Well trials have hit yet again this time we are in the midst of a big one.
On top of my medical stuff going on yesterday Chris came home from work, let me know he is down to 4 days per week.
That is enough to keep his insurance but not enough to pay the bills.
It has been so hard lately to make ends meet as it is. but it just keeps getting tougher and tougher.
I keep telling myself God always provides our needs. And he does. Right now though, I feel as if its just too much piling up on top of us.
I am tired, very tired, Partly from being sick constantly for the last 6 months again, and partly because these trials just dont seem to back off.
I saw my neurologist yesterday, he is proud of my progress...that makes me happy because at least he knows I am trying. I see him again in a month.
Today I went shopping with Lauren, I am so not ready to do that kind of thing alone.
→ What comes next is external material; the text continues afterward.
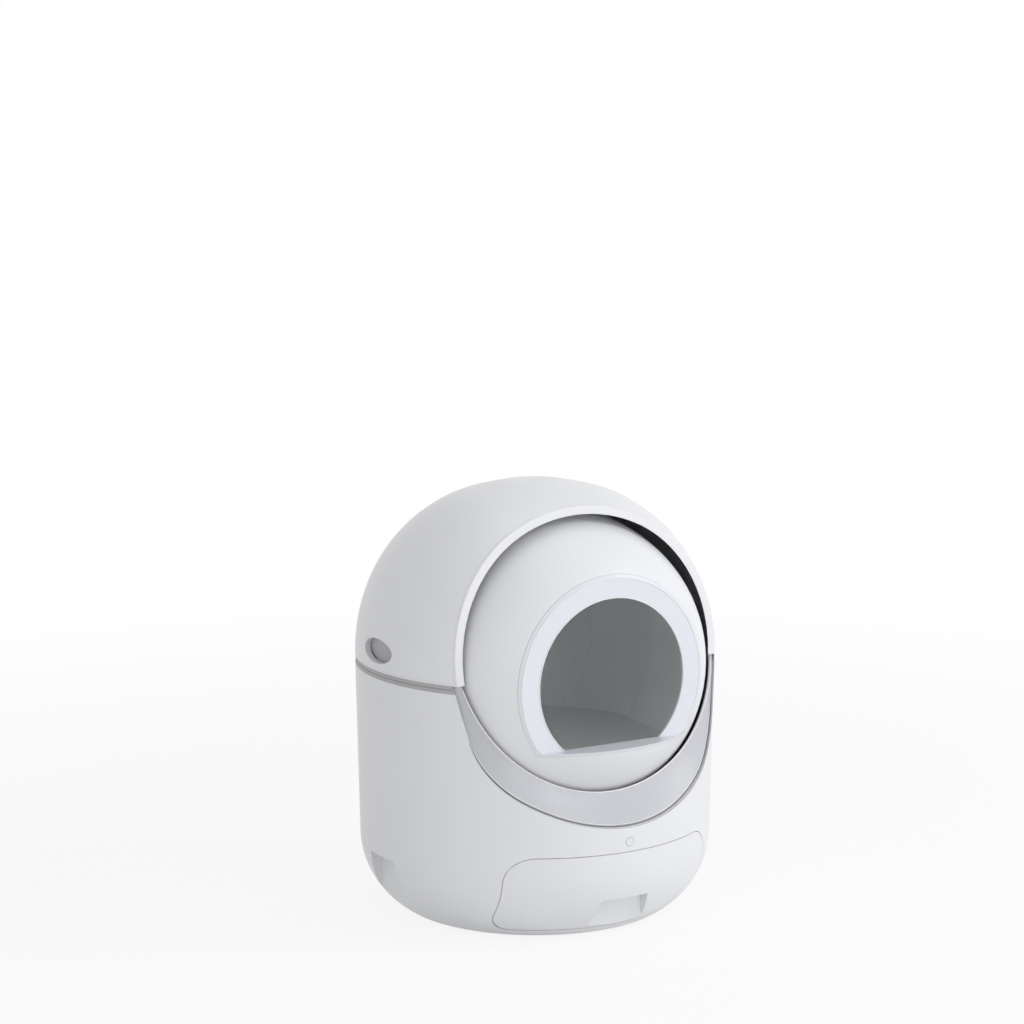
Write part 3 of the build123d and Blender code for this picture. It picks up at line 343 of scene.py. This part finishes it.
def entry_point(share):
    """A point of the entry cut's edge, from the bottom at 0 to the top at 1 or -1."""
    side = 1 if share >= 0 else -1
    rise = ENTRY_RADIUS * (1 - cos(ENTRY_BREAK))
    first = Vector((ENTRY_RADIUS * sin(ENTRY_BREAK), ENTRY_BOTTOM + rise))
    centre = first + ENTRY_CORNER * Vector((-sin(ENTRY_BREAK), cos(ENTRY_BREAK)))
    second = centre + ENTRY_CORNER * Vector((sin(ENTRY_END), -cos(ENTRY_END)))
    third = Vector((second.x + (COLLAR_TOP - second.y) * ENTRY_LEAN, COLLAR_TOP))
    bottom_length = ENTRY_RADIUS * ENTRY_BREAK
    corner_length = ENTRY_CORNER * (ENTRY_END - ENTRY_BREAK)
    side_length = (third - second).length
    way = abs(share) * (bottom_length + corner_length + side_length)
    if way < bottom_length:
        angle = way / ENTRY_RADIUS
        rise = ENTRY_RADIUS * (1 - cos(angle))
        spot = Vector((ENTRY_RADIUS * sin(angle), ENTRY_BOTTOM + rise))
    elif way < bottom_length + corner_length:
        angle = ENTRY_BREAK + (way - bottom_length) / ENTRY_CORNER
        spot = centre + ENTRY_CORNER * Vector((sin(angle), -cos(angle)))
    else:
        spot = second.lerp(third, (way - bottom_length - corner_length) / side_length)
    radius = BODY_RADIUS - (SHELL_TOP - spot.y) * SHELL_LEAN - SHELL_WALL
    return Vector((side * spot.x, -sqrt(radius**2 - spot.x**2), spot.y))


def lip_point(angle):
    """A point of the bowl's front lip, at an angle from the bottom, found step by step."""
    z = LIP_BOTTOM_Z
    for _ in range(LIP_STEPS):
        y = LIP_BOTTOM_Y + (z - LIP_BOTTOM_Z) * LIP_SLOPE
        reach = LIP_RADIAL * sqrt(1 - ((y - LIP_CENTRE_Y) / LIP_AXIAL) ** 2)
        z = (z + AXIS_Z - reach * cos(angle)) / 2
    return Vector((reach * sin(angle), LIP_BOTTOM_Y + (z - LIP_BOTTOM_Z) * LIP_SLOPE, z))


def lip_end():
    """The angle at which the lip meets the collar's top, by halving."""
    low = radians(60.0)
    high = radians(120.0)
    for _ in range(HALVINGS):
        middle = (low + high) / 2
        if lip_point(middle).z < COLLAR_TOP:
            low = middle
        else:
            high = middle
    return low


BEZEL_LINE_END = 0.985
ENTRY_STEP = 0.01


def bezel_line(depth, lift, stations=56):
    """A line on the sloping bezel, from its outer edge at depth 0 to the lip at 1."""
    top_angle = lip_end()
    line = []
    for index in range(stations + 1):
        share = (2 * index / stations - 1) * BEZEL_LINE_END
        outer = entry_point(share)
        inner = lip_point(share * top_angle)
        spot = outer.lerp(inner, depth)
        ahead = entry_point(share + ENTRY_STEP) - entry_point(share - ENTRY_STEP)
        raised = ahead.cross(inner - outer).normalized()
        if raised.y > 0:
            raised.negate()
        line.append(spot + raised * lift)
    return line


white = finishes["white_shell"]
# A dark grey bead near the bezel's outer edge: painted shadow where a groove would be shaded
bead("bezel_groove_painted_shadow", bezel_line(0.05, 0.0001), 0.0011, "base", "gray_collar", groove_shadow_gray)
# Two beads in the shell's white on the grey bezel, one just inside its outer edge and one at the
# lip: painted highlights standing in for the light caught by rounded edges
bead("bezel_ridge_painted_highlight", bezel_line(0.10, -0.0001), 0.0008, "base", "gray_bezel", white)
bead("bezel_lip_painted_highlight", bezel_line(0.985, 0.0), 0.0011, "base", "gray_bezel", white)

# The drum's entrance ring: a bead round its mouth and one round its outer edge
MOUTH_Y = -0.209
MOUTH_RADIUS = 0.1174
RING_RADIUS = 0.1455
SILL_DROP = 0.0885


def ring_line(radius, y, stations=72):
    """The part of a circle about the drum's axis that is above the sill."""
    low = asin(SILL_DROP / radius)
    line = []
    for index in range(stations + 1):
        angle = -low + (pi + 2 * low) * index / stations
        line.append(Vector((radius * cos(angle), y, AXIS_Z + radius * sin(angle))))
    return line


mouth_line = ring_line(MOUTH_RADIUS + 0.0006, MOUTH_Y)
outer_line = ring_line(RING_RADIUS, MOUTH_Y + 0.0002)
bead("mouth_bead", mouth_line, 0.0009, "drum", "bright_white", white)
bead("ring_bead", outer_line, 0.0010, "drum", "bright_white", white)


# Screws with a socket in their heads


SCREW_COUNT = 12
SCREW_FIRST_ANGLE = radians(2.5)
SCREW_Y = 0.033
SCREW_SEAT_RADIUS = 0.2300
HEAD_RADIUS = 0.0022
HEAD_HEIGHT = 0.0010
SHANK_RADIUS = 0.0015
SHANK_LENGTH = 0.0055


def screw(sheet, place, outward):
    """A pan-head screw with a socket: its head's underside is at the place, its shank inwards."""
    before = set(sheet.verts)
    head = bmesh.ops.create_circle(sheet, cap_ends=True, segments=20, radius=HEAD_RADIUS)
    face = head["verts"][0].link_faces[0]
    raised = bmesh.ops.extrude_face_region(sheet, geom=[face])
    risen = [item for item in raised["geom"] if isinstance(item, bmesh.types.BMVert)]
    bmesh.ops.translate(sheet, verts=risen, vec=(0.0, 0.0, HEAD_HEIGHT))
    top = [item for item in raised["geom"] if isinstance(item, bmesh.types.BMFace)]
    for width, step in ((0.16, 0.22), (0.34, 0.0), (0.05, -0.8)):
        thickness = HEAD_RADIUS * width
        bmesh.ops.inset_individual(sheet, faces=top, thickness=thickness, depth=HEAD_HEIGHT * step)
    shank = bmesh.ops.create_cone(
        sheet,
        cap_ends=True,
        segments=16,
        radius1=SHANK_RADIUS * 0.7,
        radius2=SHANK_RADIUS,
        depth=SHANK_LENGTH,
    )
    bmesh.ops.translate(sheet, verts=shank["verts"], vec=(0.0, 0.0, -SHANK_LENGTH / 2))
    turn = outward.to_track_quat("Z", "Y").to_matrix().to_4x4()
    turn.translation = place
    added = [vert for vert in sheet.verts if vert not in before]
    bmesh.ops.transform(sheet, matrix=turn, verts=added)


def drum_screw_heads():
    sheet = bmesh.new()
    for index in range(SCREW_COUNT):
        angle = SCREW_FIRST_ANGLE + 2 * pi * index / SCREW_COUNT
        outward = Vector((sin(angle), 0.0, cos(angle)))
        screw(sheet, Vector((0.0, SCREW_Y, AXIS_Z)) + outward * SCREW_SEAT_RADIUS, outward)
    bmesh.ops.recalc_face_normals(sheet, faces=sheet.faces)
    piece = add_piece("drum_screw_heads", sheet, "drum", "screw_steel")
    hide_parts("drum_screws")


drum_screw_heads()


# The waste port's painted shadow (a dark strip along the shaded gap at the port's back edge), the
# release tabs' ribs and the power button's cap


# Where the painted shadow strip along the port's back edge runs
PORT_SHADOW_RADIUS = 0.2228
PORT_SHADOW_Y = -0.0012
PORT_SHADOW_START_X = -0.0125
PORT_SHADOW_END_X = 0.0905
PORT_SHADOW_STATIONS = 24
RIB_OFFSETS = (-0.009, 0.0, 0.009)
RIB_SIZE = (0.0012, 0.0026, 0.0098)
RIB_X = 0.2489
RIB_Z = 0.3732
CAP_RADIUS = 0.0058
CAP_Z = 0.145
CAP_SKIRT = 0.0006
CAP_STEPS = (
    (0.0003, 0.00010),
    (0.0008, 0.00005),
    (0.0016, 0.00003),
    (0.0008, -0.00010),
    (0.0010, -0.00004),
)


# A dark bead along the port's back edge: painted shadow standing in for the shade in the gap
# between port and shell
def port_gap_shadow():
    start = asin(PORT_SHADOW_START_X / PORT_SHADOW_RADIUS)
    end = asin(PORT_SHADOW_END_X / PORT_SHADOW_RADIUS)
    line = []
    for index in range(PORT_SHADOW_STATIONS + 1):
        angle = start + (end - start) * index / PORT_SHADOW_STATIONS
        x = PORT_SHADOW_RADIUS * sin(angle)
        line.append(Vector((x, PORT_SHADOW_Y, AXIS_Z + PORT_SHADOW_RADIUS * cos(angle))))
    bead("port_gap_shadow", line, 0.0011, "drum", "rubber", port_shadow_dark)


def tab_ribs(side, body):
    """Three short bars up the outside of a tab's stem."""
    sheet = bmesh.new()
    for offset in RIB_OFFSETS:
        made = bmesh.ops.create_cube(sheet, size=1.0)
        bmesh.ops.scale(sheet, vec=RIB_SIZE, verts=made["verts"])
        bmesh.ops.translate(sheet, vec=(side * RIB_X, offset, RIB_Z), verts=made["verts"])
    bmesh.ops.bevel(
        sheet,
        geom=list(sheet.edges),
        offset=0.0004,
        offset_type="OFFSET",
        segments=2,
        profile=0.5,
        affect="EDGES",
        material=-1,
        clamp_overlap=True,
    )
    bmesh.ops.recalc_face_normals(sheet, faces=sheet.faces)
    add_piece(body + "_ribs", sheet, body, "gray_collar")


def button_cap():
    """A slightly domed cap with a dished middle, on the round button."""
    sheet = bmesh.new()
    made = bmesh.ops.create_circle(sheet, cap_ends=True, segments=40, radius=CAP_RADIUS)
    face = made["verts"][0].link_faces[0]
    for thickness, depth in CAP_STEPS:
        bmesh.ops.inset_individual(sheet, faces=[face], thickness=thickness, depth=depth)
    turn = Vector((0.0, -1.0, 0.0)).to_track_quat("Z", "Y").to_matrix().to_4x4()
    turn.translation = Vector((0.0, BUTTON_FACE_Y, CAP_Z))
    bmesh.ops.transform(sheet, matrix=turn, verts=list(sheet.verts))
    edges = [edge for edge in sheet.edges if edge.is_boundary]
    low = bmesh.ops.extrude_edge_only(sheet, edges=edges)
    skirt = [item for item in low["geom"] if isinstance(item, bmesh.types.BMVert)]
    bmesh.ops.translate(sheet, verts=skirt, vec=(0.0, CAP_SKIRT, 0.0))
    bmesh.ops.holes_fill(sheet, edges=[edge for edge in sheet.edges if edge.is_boundary])
    bmesh.ops.recalc_face_normals(sheet, faces=sheet.faces)
    add_piece("power_button_cap", sheet, "power_button", slot_of["power_button"])


BUTTON_FACE_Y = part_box("power_button")[0][1] - 0.00005
port_gap_shadow()
tab_ribs(-1, "release_tab_left")
tab_ribs(1, "release_tab_right")
button_cap()


# Floor, light and camera


def seen_plainly(tree):
    """1 for what the camera, a mirror or glass sees, and 0 for what lights the object."""
    rays = tree.nodes.new("ShaderNodeLightPath")
    total = rays.outputs["Is Camera Ray"]
    for kind in ("Is Glossy Ray", "Is Transmission Ray"):
        joined = tree.nodes.new("ShaderNodeMath")
        joined.operation = "MAXIMUM"
        tree.links.new(total, joined.inputs[0])
        tree.links.new(rays.outputs[kind], joined.inputs[1])
        total = joined.outputs[0]
    return total


FLOOR_SIZE = 40.0
FLOOR_NEAR = 0.7
FLOOR_FAR = 2.6
FLOOR_GLOW = 0.86


def backdrop():
    """A pale floor that turns plain white away from the object, where the surround is white."""
    mesh = bpy.data.meshes.new("floor")
    sheet = bmesh.new()
    bmesh.ops.create_grid(sheet, x_segments=1, y_segments=1, size=FLOOR_SIZE)
    sheet.to_mesh(mesh)
    sheet.free()
    floor = bpy.data.objects.new("floor", mesh)
    bpy.context.scene.collection.objects.link(floor)
    paint = Surface("pale_floor")
    paint.shader.inputs["Base Color"].default_value = rgb(236, 236, 236)
    paint.shader.inputs["Roughness"].default_value = 0.9
    paint.shader.inputs["Specular IOR Level"].default_value = 0.0
    tree = paint.tree
    length = {"operation": "LENGTH"}
    far_off = paint.node("ShaderNodeVectorMath", length, {0: paint.place}, output=1)
    share = FLOOR_GLOW + paint.ramp(far_off, FLOOR_NEAR, FLOOR_FAR) * (1.0 - FLOOR_GLOW)
    share = share * Field(paint, seen_plainly(tree))
    glow = tree.nodes.new("ShaderNodeEmission")
    glow.inputs["Color"].default_value = (1.0, 1.0, 1.0, 1.0)
    blend = tree.nodes.new("ShaderNodeMixShader")
    tree.links.new(share.socket, blend.inputs[0])
    tree.links.new(paint.shader.outputs[0], blend.inputs[1])
    tree.links.new(glow.outputs[0], blend.inputs[2])
    tree.links.new(blend.outputs[0], tree.nodes["Material Output"].inputs["Surface"])
    mesh.materials.append(paint.material)


def surround():
    world = bpy.data.worlds.new("studio")
    bpy.context.scene.world = world
    world.use_nodes = True
    tree = world.node_tree
    room = tree.nodes["Background"]
    room.inputs["Color"].default_value = (1.0, 1.0, 1.0, 1.0)
    room.inputs["Strength"].default_value = 0.5
    white = tree.nodes.new("ShaderNodeBackground")
    white.inputs["Color"].default_value = (1.0, 1.0, 1.0, 1.0)
    white.inputs["Strength"].default_value = 1.0
    blend = tree.nodes.new("ShaderNodeMixShader")
    tree.links.new(seen_plainly(tree), blend.inputs[0])
    tree.links.new(room.outputs[0], blend.inputs[1])
    tree.links.new(white.outputs[0], blend.inputs[2])
    tree.links.new(blend.outputs[0], tree.nodes["World Output"].inputs["Surface"])


def lamp(name, place, target, size, power):
    light = bpy.data.lights.new(name, "AREA")
    light.shape = "DISK"
    light.size = size
    light.energy = power
    holder = bpy.data.objects.new(name, light)
    holder.location = place
    holder.rotation_euler = (Vector(target) - Vector(place)).to_track_quat("-Z", "Y").to_euler()
    bpy.context.scene.collection.objects.link(holder)


def camera():
    lens = bpy.data.cameras.new("camera")
    lens.lens = CAMERA_LENS
    lens.sensor_width = SENSOR
    lens.sensor_fit = "HORIZONTAL"
    lens.clip_end = 50.0
    holder = bpy.data.objects.new("camera", lens)
    holder.location = CAMERA_PLACE
    holder.rotation_euler = (radians(90.0 - CAMERA_PITCH), 0.0, -radians(CAMERA_HEADING))
    bpy.context.scene.collection.objects.link(holder)
    bpy.context.scene.camera = holder


backdrop()
surround()
lamp("key", (2.3, -1.9, 2.2), (0.0, 0.0, 0.45), 1.8, 42.0)
lamp("fill", (-2.6, -1.6, 1.5), (0.0, 0.0, 0.4), 2.4, 13.0)
lamp("top", (0.2, 0.4, 3.0), (0.0, 0.0, 0.5), 2.0, 7.0)
lamp("low_front", (0.5, -3.7, 0.8), (0.0, 0.0, 0.6), 2.0, 25.0)
camera()
bpy.context.scene.view_settings.view_transform = "Standard"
My leg hurts SO bad now, its even worse than normal because it hurts all the way up.
Its so discouraging when you cant handle a simple shopping trip without feeling like you are going to die when you get home. I guess since I will likely still be sore at therapy on Tuesday I will talk to Cathy about that to see if we can do something to stretch out those muscles. I missed her so bad on Thursday, I never realized how much I liked her til she took some time off. She is an amazing woman when it comes to caring for her patients, not that Laura isn't but she had her hands really full basically carrying a double load for 3 days.